The Brazilians mix vinasse and water in carefully calculated proportions, which when spread over the right kind of soil, act as fertilizer.
"I can't say what's good for Brazil is good for Louisiana, but we've found a solution to this problem," said Carlos Rossel, a researcher and chemical engineer at the State University of Campinas in Sao Paulo state. "We've taken our own unique Brazilian circumstances and found a way to make this all function."
Not everything about Brazil's sugar-cane mills, however, has changed with the boom. Much of the cane is still cut by workers stooping and hacking with machetes, although at Moema, such work is being replaced by machine harvesters.
Cutting cane by hand also requires first setting controlled fires in the fields to clear out razor-sharp leaves, snakes and other dangers, a practice that diminishes one of ethanol's main selling points - its reduction of greenhouse-gas emissions.
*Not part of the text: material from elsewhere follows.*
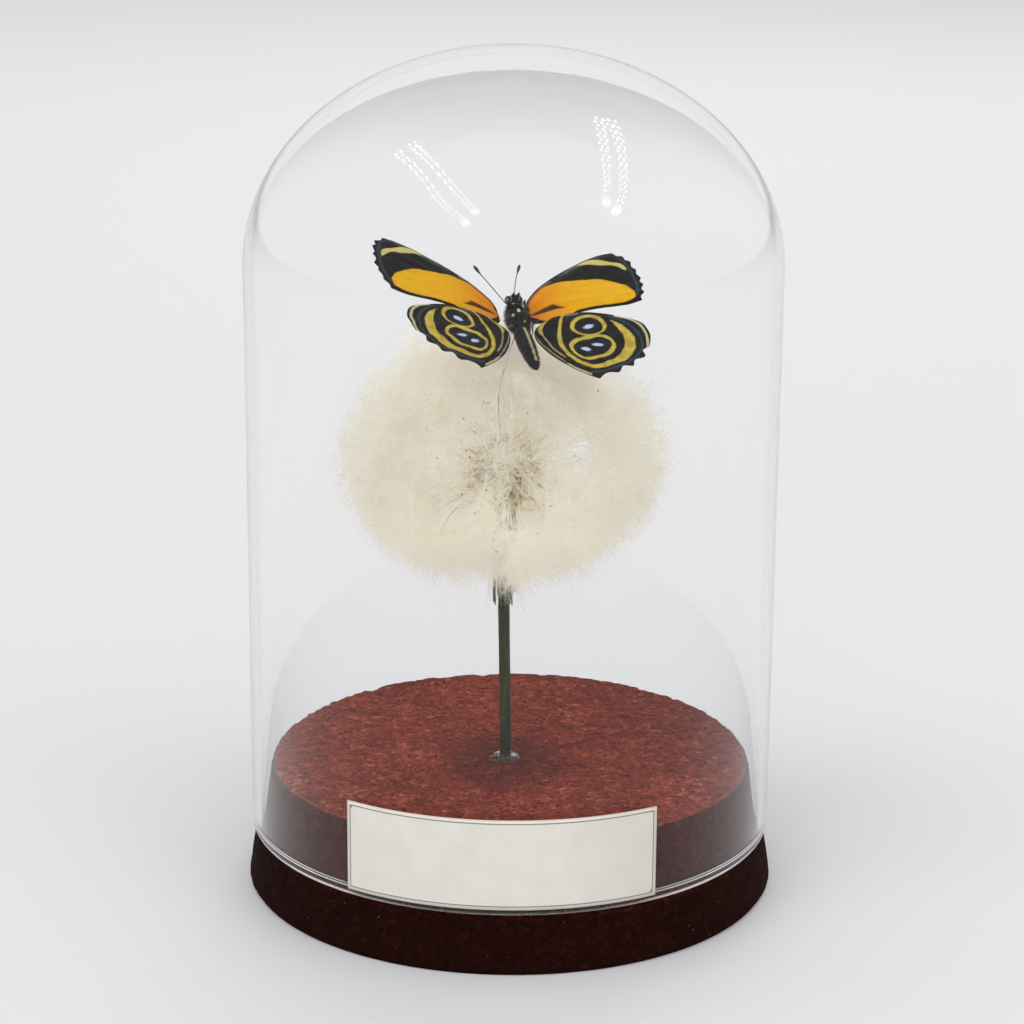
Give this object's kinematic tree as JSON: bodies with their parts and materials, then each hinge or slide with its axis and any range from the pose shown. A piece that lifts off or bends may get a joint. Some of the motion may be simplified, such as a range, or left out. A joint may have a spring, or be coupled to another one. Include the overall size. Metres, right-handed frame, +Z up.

Sao Paulo state requires growers to stop burning fields by 2014.
On top of that, the industry's best practices may not always work in far-flung regions where many new mills are being built. Such areas have different soil and weather conditions than what's found in the country's traditional ethanol belt. Land disputes, deforestation and slave labor are also more pervasive.
"As you move into new territory, closer to the Amazon, the soils are not as rich and are more easily degraded, and the enforcement of labor laws is much weaker," said Andrea Bolzon, Brazilian coordinator of the United Nations' anti-slavery project. "Problems the ethanol industry has so far controlled could grow."
Despite such fears, Brazil's ethanol leaders say they've built an unstoppable ethanol machine that could fuel the world if other countries, including the United States, lowered protective ethanol tariffs blocking the biofuel's entry.
Ethanol producers also say they haven't stopped improving their methods. Next on the horizon are new generations of biofuels made from castor oil plants and leaves, grass and other cellulosic material.
And while the Moema mill already appears to be working at full capacity, people here say they're ready for more.
"We won't be able to double our production overnight," Santos Pereira said. "But with the right planning and given the right conditions, growth is inevitable."